Banu Özden will talk about how food was a tool to demonstrate power. Her paper is titled “Political Power Behind the Feasts: Food as a Symbol of Authority and Obedience in the History of Turks.” Nihal Bursa has the catchy title “Powerful Corps and Heavy Cauldrons” aimed at examining the role of food as an instrumental way of expressing power by focusing on some customary practices of the janissaries, the disciplined body of military corps in the Ottoman Empire, and the Sultan.
I will be bringing the issue of power-food relations to a more recent past, starting with the collapse of the Ottoman Empire, delving into the economic leaps of the early years of the Turkish Republic, struggles of economic independence and sovereignty all symbolized with tea and sugar by my paper titled “Empowerment Through Tea and Sugar: A Story of Sovereignty by Self-Sustenance.” It is a story worth remembering today.

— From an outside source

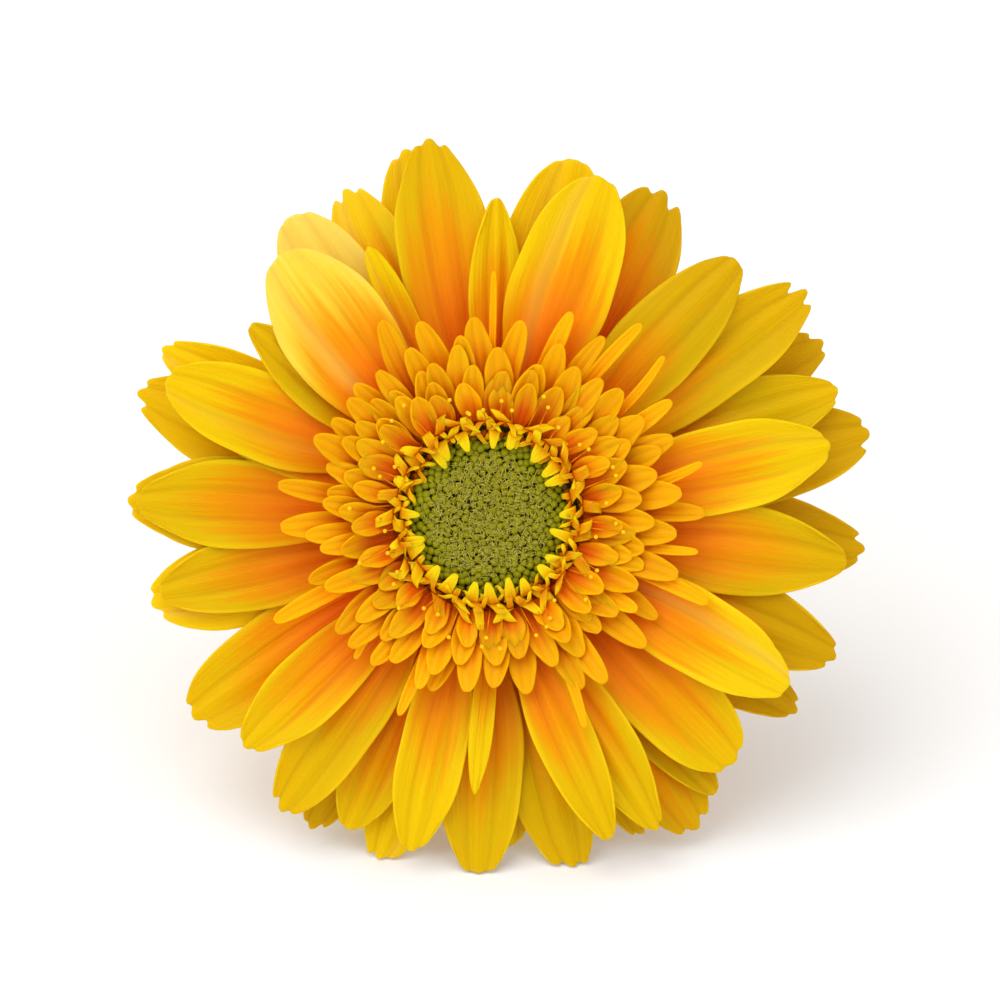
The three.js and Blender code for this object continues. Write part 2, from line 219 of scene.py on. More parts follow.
def ray_finish():
    """Satin petal: hot orange at the claw, gold further out, painted shade along its two folds, and a paler
    margin that is partly its own colour and partly a painted highlight on the lit edge.

    A ray marked for a painted highlight turns cream toward its tip and gets a light painted stripe along the
    ridge on one side."""
    finish = Finish("gerbera_ray")
    along, across = finish.uv()
    tone = finish.attribute("tone")
    warm = finish.attribute("warm")
    pale = finish.attribute("pale")
    edge = abs(across - 0.5) * 2
    fibre = finish.noise(finish.vector(across * 26, along * 2.2, tone * 37), 1.0, 3.0)
    broad = finish.noise(finish.vector(across * 5, along * 1.4, tone * 23 + 9), 1.0, 1.0)
    depth = along + edge ** 2 * 0.2 - warm * 0.5 + (fibre - 0.5) * 0.34 + (broad - 0.5) * 0.3
    # painted shade: the colour is darkened along the two folds
    fold_shade = abs(edge - FOLD_PLACE).step(0.13, 0.0) * along.step(0.1, 0.4)
    # paler margin: partly the ray's own yellow edge, partly a painted highlight on the lit edge
    margin = edge.step(0.8, 0.98) * along.step(0.15, 0.5)
    # painted highlights on marked rays: a light stripe along one ridge here, and cream toward the tip below
    ridge_highlight = abs(across - 0.7).step(0.15, 0.0) * along.step(0.12, 0.3) * pale
    # a ray's tone sets its gold from dark to light and lightens it all over: partly its own colour, partly
    # painted shade or painted light
    gold = finish.blend(tone, tint(194, 154, 0), tint(232, 192, 0))
    highlight_cream = finish.blend(pale.step(0.5, 0.9), tint(250, 206, 8), tint(252, 216, 104))
    colour = finish.blend(depth.step(-0.2, 0.2), tint(238, 100, 10), tint(248, 132, 12))
    colour = finish.blend(depth.step(0.1, 0.38), colour, tint(238, 152, 0))
    colour = finish.blend(depth.step(0.3, 0.62), colour, gold)
    colour = finish.blend(margin * 0.5, colour, tint(246, 202, 14))
    colour = finish.blend(depth.step(0.25, 0.95) * pale * 0.8, colour, highlight_cream)
    colour = finish.blend(ridge_highlight * 0.55, colour, tint(255, 200, 84))
    colour = finish.scaled(colour, tone * 0.16 + fibre * 0.16 - fold_shade * 0.1 + 0.82)
    ribs = finish.noise(finish.vector(across * 44, along * 1.2, tone * 11), 1.0, 2.0)
    return finish.done({
        "Base Color": colour,
        "Roughness": fibre * 0.14 + 0.38,
        "Specular IOR Level": PETAL_GLOSS,
        "Normal": finish.relief(ribs + fibre * 0.5, 0.00009),
        **GLOW,
    })


def floret_finish(name, base, tip, rim):
    """Short strap floret: base colour down the middle, rim colour at its margin and end, and painted shade
    along its two folds.
    """
    finish = Finish(name)
    along, across = finish.uv()
    tone = finish.attribute("tone")
    edge = abs(across - 0.5) * 2
    fibre = finish.noise(finish.vector(across * 9, along * 2, tone * 31), 1.0, 2.0)
    depth = along * 0.9 + edge ** 2 * 0.3 + (tone - 0.5) * 0.3 + (fibre - 0.5) * 0.3
    # painted shade: the colour is darker along the two folds
    out_of_fold_shade = abs(edge - FLORET_FOLD).step(0.0, 0.2)
    colour = finish.blend(depth.step(0.1, 0.95), base, tip)
    # paler margin: partly the floret's own yellow, partly a painted highlight on the lit edge
    colour = finish.blend(edge.step(0.2, 1.0) * along.step(0.1, 0.7) * 0.4, colour, rim)
    colour = finish.blend((along + (fibre - 0.5) * 0.3).step(0.35, 0.95) * 0.8, colour, rim)
    colour = finish.scaled(colour, out_of_fold_shade * 0.07 + fibre * 0.12 + tone * 0.16 + 0.78)
    return finish.done({
        "Base Color": colour,
        "Roughness": fibre * 0.12 + 0.4,
        "Specular IOR Level": PETAL_GLOSS,
        "Normal": finish.relief(fibre, 0.00006),
        **GLOW,
    })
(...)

This year, curated by Kerem Piker with the title “Vardiya/The Shift,” Turkey’s pavilion in Venice will be perfectly in line with the theme freespace. The stage will be free to future architects and students providing an open space for encounter, exhibition and production shifting a series of public events providing a participatory platform with workshops, digital roundtable discussions and meetings.
Another interesting twist: The curator of the Venice Biennale is the Irish architect Shelley McNamara, along with her colleague Yvonne Farrell, who is also from Ireland. So the power of Irish women rules Venice this summer, cheers to that with a toast to free space, free spirit and women power!
Fork and Recipe of the Week:
The spread of coffee to Europe and the world began in Istanbul with Ottoman merchants. In a close encounter with the Ottomans, the Venetians were first to discover this strange dark fluid. G. Francesco Morosini, ambassador of the Venetian Republic to the Ottoman Sultan, reported in 1582 from Istanbul about numerous public places where people meet each other several times a day over “acqua nera,” a dark and boiling hot beverage. “Acqua nera,” which literally means black water, was soon to conquer Venice.
European Heritage Year was recently celebrated by the European Delegation in Turkey at the Venetian Palace in Istanbul with a menu themed “A Taste of Two Cites” based on heritage recipes from Venice and Istanbul. One sweet served was a typical Venetian dessert Tiramisu, with a Turkish twist. Prepare your favorite tiramisu recipe but do not dust with cocoa powder; instead, dust liberally with medium roasted Turkish coffee, it is as powdery as cocoa anyway. It gives a miraculously powerful touch, believe me!
Cork of the Week:
“Spirit of the week” would have been more appropriate for the title, as it will be a week of Irish whiskey for me. I am excited to be re-visiting the premises of Teeling, known as the spirit of Dublin, the only whiskey distillery inside the city. I will be comparing their whiskey tasting glass with that of a Turkish tea glass, as there has been a fad about claiming that the ideal tasting glass was the tulip shaped glasses identical to the ones we use daily for tea. I am particularly anxious to compare it with Refika’s “Gönlübol” glasses, which are rightfully named “Big-hearted.” These voluptuous tea glasses are newly launched by Turkish food celebrity Refika Birgül, and are round, generous, and big-hearted, just like herself.